6. Bookkeeping Firm (25-35%)
Approximately 25-35% of architecture firms engage bookkeeping firms for their financial management needs. Bookkeeping firms offer full-service packages, including regular financial management, reporting, and compliance. This option is attractive to firms that prefer to focus on their core business functions while leveraging external experts for comprehensive financial oversight. Bookkeeping firms provide specialized knowledge and scalable solutions, accommodating the firm’s growth and evolving financial requirements.
Conclusion: Empowering Your Firm with the Right Bookkeeping Solution
Understanding bookkeeping costs and choosing the right solution is crucial for the financial health of your small A/E firm. By breaking down costs transparently and evaluating the factors that influence them, you’re empowered to make informed decisions that align with your firm’s needs and budget.

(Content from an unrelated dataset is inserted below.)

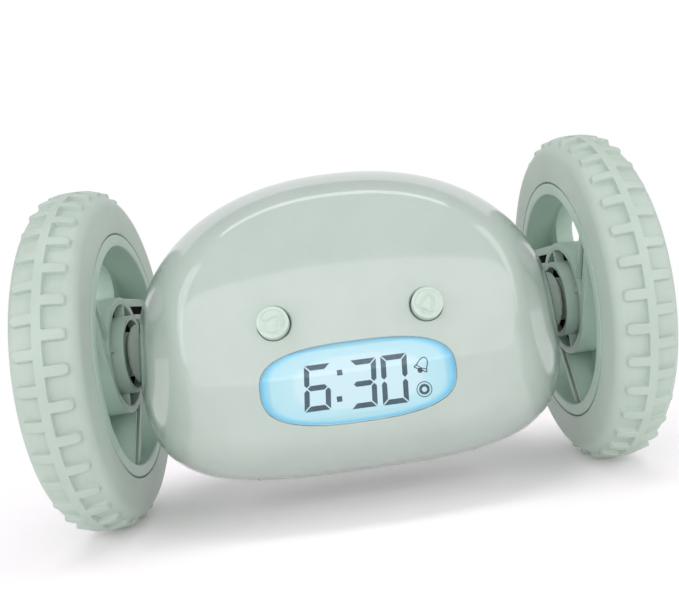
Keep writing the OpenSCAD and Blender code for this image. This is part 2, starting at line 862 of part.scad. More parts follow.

Effective bookkeeping is more than just a financial necessity—it’s a strategic tool that helps you maintain control, ensure compliance, and gain valuable insights into your firm’s financial performance. Whether you opt for in-house management or outsourcing, each approach has its own set of benefits and considerations.
In-House Management: Provides you with direct control and the ability to customize processes but comes with higher costs and management responsibilities.
Outsourcing: Offers cost-effective solutions and access to specialized expertise but may involve less control and potential communication challenges.
Whether you choose an in-house bookkeeping solution or outsourced services, the goal is to ensure accurate financial management and compliance, allowing you to focus on what you do best—delivering outstanding architectural designs.
If you have questions or need guidance on selecting the right bookkeeping option for your firm, don’t hesitate to seek professional advice. By staying informed and proactive, you can manage your finances effectively and set your firm up for long-term success.